The members of the Seven aren’t hard to trace back to their real-life inspirations. Poster boy Homelander (Antony Starr) is as clean-cut and corn-fed as Captain America; the Deep (Chace Crawford) has Aquaman’s underwater survival skills and Momoa-like abs; A-Train (Jessie T. Usher) sprints miles in, well, a Flash. The transparency of its parody is part of The Boys’ overall nose-thumbing, its flair for the provocative that sometimes manifests in puerile outbursts of cartoon violence. Everyman Hughie (Jack Quaid) gets recruited into the namesake group after A-Train literally runs through his girlfriend, leaving him holding her severed arms. Later, he kills a “supe” by exploding a bomb stuffed up his rectum. R-rated antics aside, however, The Boys’ lack of interest in plausible deniability largely helps its satire. When Starlight goes public with her experience being harassed by a coworker, her story is immediately co-opted into a defanged parable of feminist empowerment. It’s an efficient illustration of the uniquely alienating experience that is having your own identity sold back to you in the diluted form of blockbuster fare like Captain Marvel or Wonder Woman.
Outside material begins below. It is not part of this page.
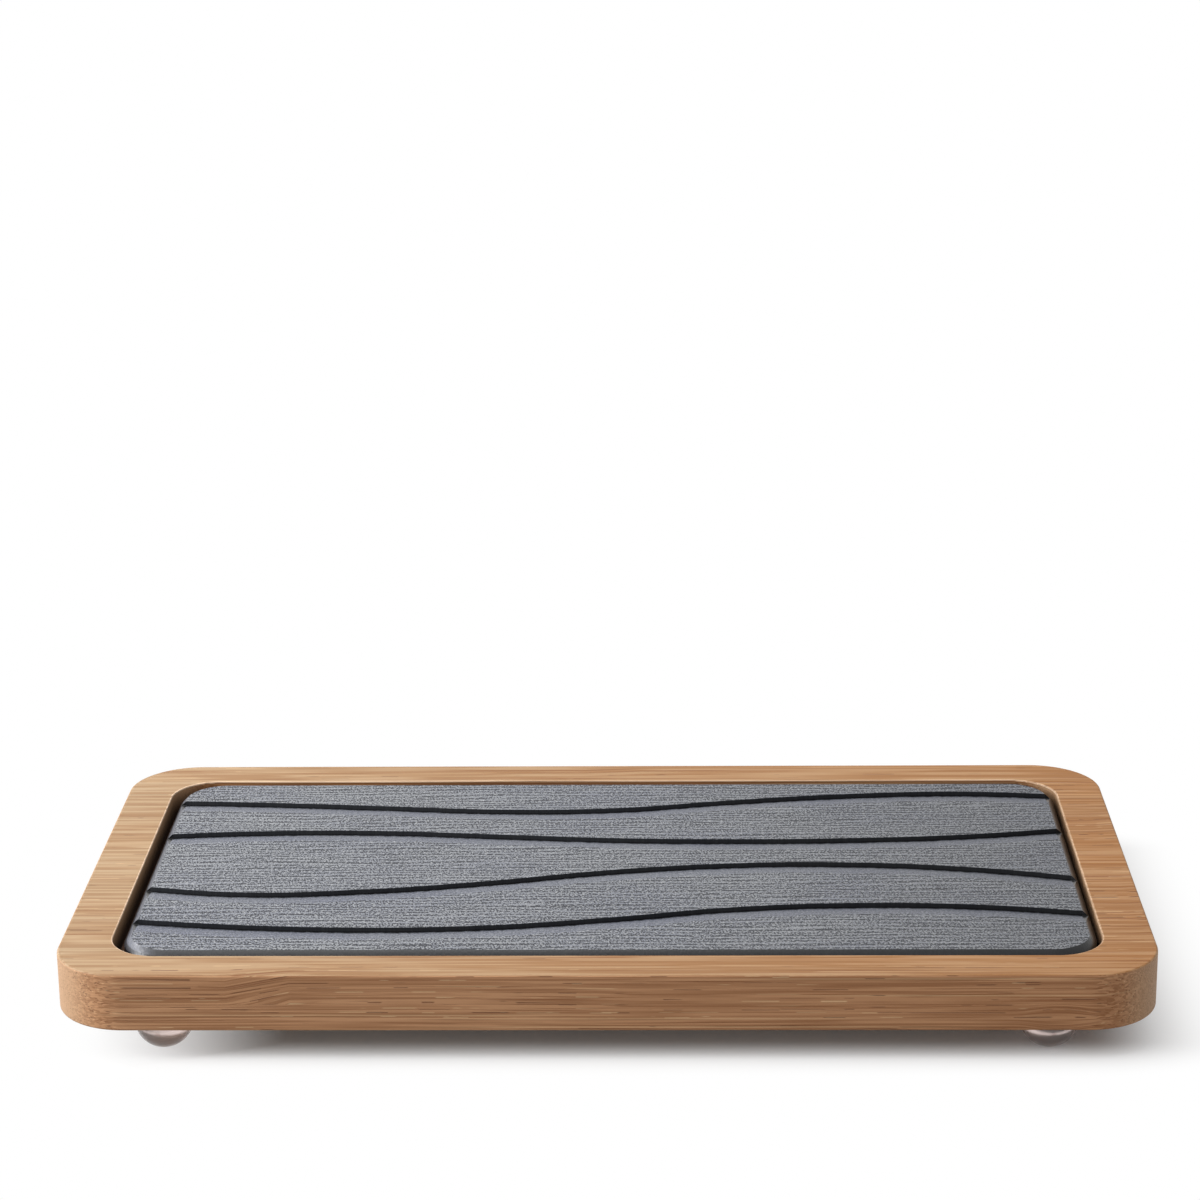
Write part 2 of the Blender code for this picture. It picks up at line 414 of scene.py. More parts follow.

Like True Blood before it, The Boys’ use of the supernatural as an allegory for real-life trends sometimes causes its metaphor to spin out of control. Where Vought and its workforce are straight-up evil—pandering to an Evangelical base with a mix of soft bigotry and jingoism, fueled by the lie its heroes are chosen by God—their flesh-and-blood counterparts are merely outsized in influence. Squeezing the life out of Hollywood’s middle class and arming terrorists to create a demand for one’s product are hardly equivalent sins, but The Boys at times strains for multiple targets at once.
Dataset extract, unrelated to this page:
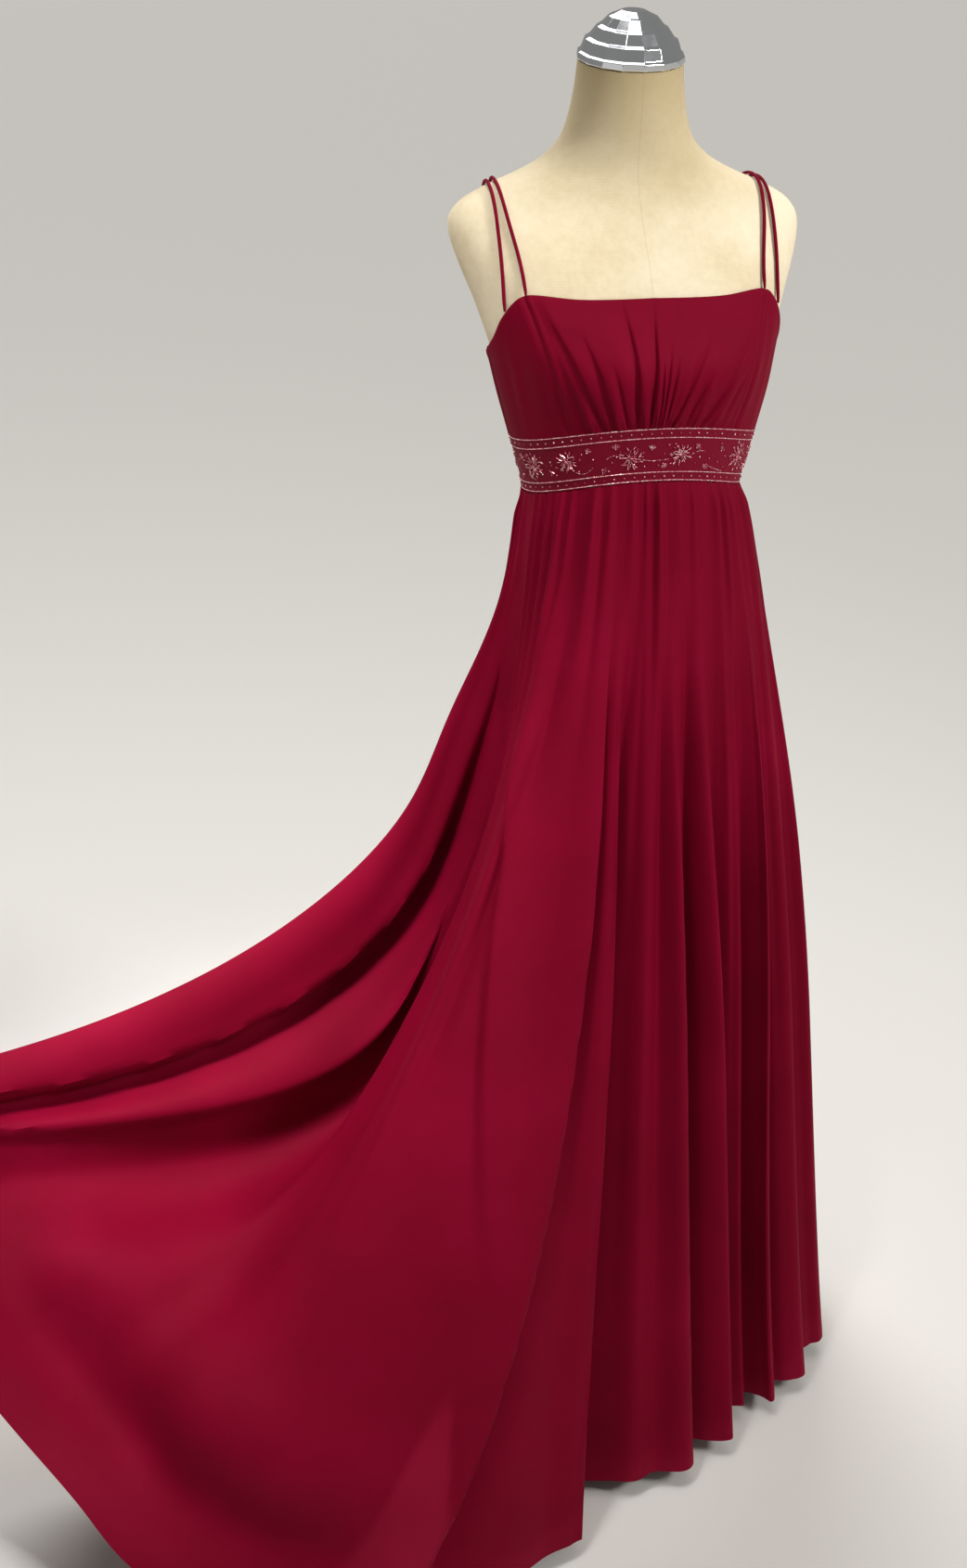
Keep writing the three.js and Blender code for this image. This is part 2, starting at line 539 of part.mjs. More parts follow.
// Stand: hub under the torso, pole and round base
const HUB_HEIGHT = 34;
turned(
  "form_hub",
  [
    [0, FORM_BOTTOM - HUB_HEIGHT], [22, FORM_BOTTOM - HUB_HEIGHT], [24, FORM_BOTTOM - HUB_HEIGHT + 4],
    [24, FORM_BOTTOM - 12], [46, FORM_BOTTOM - 6], [46, FORM_BOTTOM - SEAM], [0, FORM_BOTTOM - SEAM],
  ],
  24,
  steel,
);
turned(
  "form_pole",
  [
    [0, BASE_THICK + 10 + SEAM], [POLE_RADIUS, BASE_THICK + 10 + SEAM],
    [POLE_RADIUS, FORM_BOTTOM - HUB_HEIGHT - SEAM], [0, FORM_BOTTOM - HUB_HEIGHT - SEAM],
  ],
  16,
  steel,
);
turned(
  "form_base",
  [
    [0, 0], [BASE_RADIUS, 0], [BASE_RADIUS, BASE_THICK - 5], [BASE_RADIUS - 5, BASE_THICK],
    [30, BASE_THICK + 2], [22, BASE_THICK + 10], [0, BASE_THICK + 10],
  ],
  32,
  chrome,
);

export default group;
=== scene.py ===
import math

import bpy
import numpy as np
from mathutils import Matrix, Vector


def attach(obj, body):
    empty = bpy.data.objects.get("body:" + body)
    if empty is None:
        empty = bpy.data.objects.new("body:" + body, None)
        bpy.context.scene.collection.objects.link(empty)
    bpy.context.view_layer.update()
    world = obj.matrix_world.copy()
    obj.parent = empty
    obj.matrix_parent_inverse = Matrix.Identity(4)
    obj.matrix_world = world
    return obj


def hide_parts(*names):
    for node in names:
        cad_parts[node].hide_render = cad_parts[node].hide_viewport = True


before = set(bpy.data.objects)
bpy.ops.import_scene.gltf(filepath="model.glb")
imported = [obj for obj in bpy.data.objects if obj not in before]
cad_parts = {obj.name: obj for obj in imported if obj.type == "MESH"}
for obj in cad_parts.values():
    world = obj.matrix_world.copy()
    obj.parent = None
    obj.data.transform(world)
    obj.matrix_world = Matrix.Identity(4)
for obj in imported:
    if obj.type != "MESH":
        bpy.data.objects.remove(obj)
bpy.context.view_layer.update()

# Camera
# It stands a little higher than the neck cap, in front and to the gown's right, and looks down a little.
# The photo is a crop from a taller frame, which the small vertical shift gives back.
CAMERA_PLACE = (-0.5694, -2.1250, 1.68)
CAMERA_TILT = 16.4  # degrees below the horizon
CAMERA_TURN = 10.886  # degrees from +Y towards +X
CAMERA_FOCAL_PIXELS = 2200
PHOTO_HEIGHT = 1690
PHOTO_AXIS_ROW = 600  # the row that the camera looks straight at
bpy.ops.object.select_all(action="DESELECT")
bpy.ops.object.camera_add(
    location=CAMERA_PLACE,
    rotation=(math.radians(90 - CAMERA_TILT), 0, math.radians(-CAMERA_TURN)),
)
camera = bpy.context.object
camera.data.sensor_width = 36
camera.data.lens = 36 * CAMERA_FOCAL_PIXELS / PHOTO_HEIGHT
camera.data.shift_y = (PHOTO_AXIS_ROW - PHOTO_HEIGHT / 2) / PHOTO_HEIGHT
bpy.context.scene.camera = camera

# Stand
# A round weighted base plate of chromed steel with a turned boss, a satin steel pole screwed into it,
# and the hub that carries the torso on the pole.
MM = 0.001


def linear(hex_colour):
    """An sRGB hex colour as linear RGBA."""
    values = [int(hex_colour[i : i + 2], 16) / 255 for i in (1, 3, 5)]
    return [v / 12.92 if v <= 0.04045 else ((v + 0.055) / 1.055) ** 2.4 for v in values] + [1]


def new_material(name, **settings):
    """A material with a Principled shader, whose sockets take the settings."""
    made = bpy.data.materials.new(name)
    made.use_nodes = True
    shader = made.node_tree.nodes["Principled BSDF"]
    for socket, value in settings.items():
        shader.inputs[socket.replace("_", " ")].default_value = value
    return made, made.node_tree, shader


def node(tree, kind, settings=None, **links):
    """Adds a node: `settings` are its own values, and `links` its inputs, as values or other sockets."""
    made = tree.nodes.new(kind)
    for key, value in (settings or {}).items():
        setattr(made, key, value)
    for key, value in links.items():
        socket = made.inputs[int(key[1:])] if key[0] == "_" else made.inputs[key.replace("_", " ")]
        if isinstance(value, bpy.types.NodeSocket):
            tree.links.new(value, socket)
        else:
            socket.default_value = value
    return made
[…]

The Boys’ closest analog in the modern superhero landscape is probably Deadpool, another relentlessly meta display of irreverence that aims to tweak a genre it also, unavoidably, inhabits. But whereas Deadpool comes off as hypocritical, The Boys actually feels cathartic. Much of the difference is structural: Post-merger, Deadpool is a part of the very Marvel machine it positions itself against, while The Boys is just one TV show among hundreds, albeit one with a relatively large budget and a renewal in hand. (Amazon’s film arm doesn’t have a multibillion-dollar comics franchise of its own to ever-so-lightly roast … yet.) Mostly, though, The Boys shows it’s possible to get a kick out of laser beams and fight scenes while also being worn out by their excesses—not just the naivete, but the profiteering, the blandness, the micromanaged narratives passed off as expression. One show can’t turn the tides of change, but at least it can commiserate.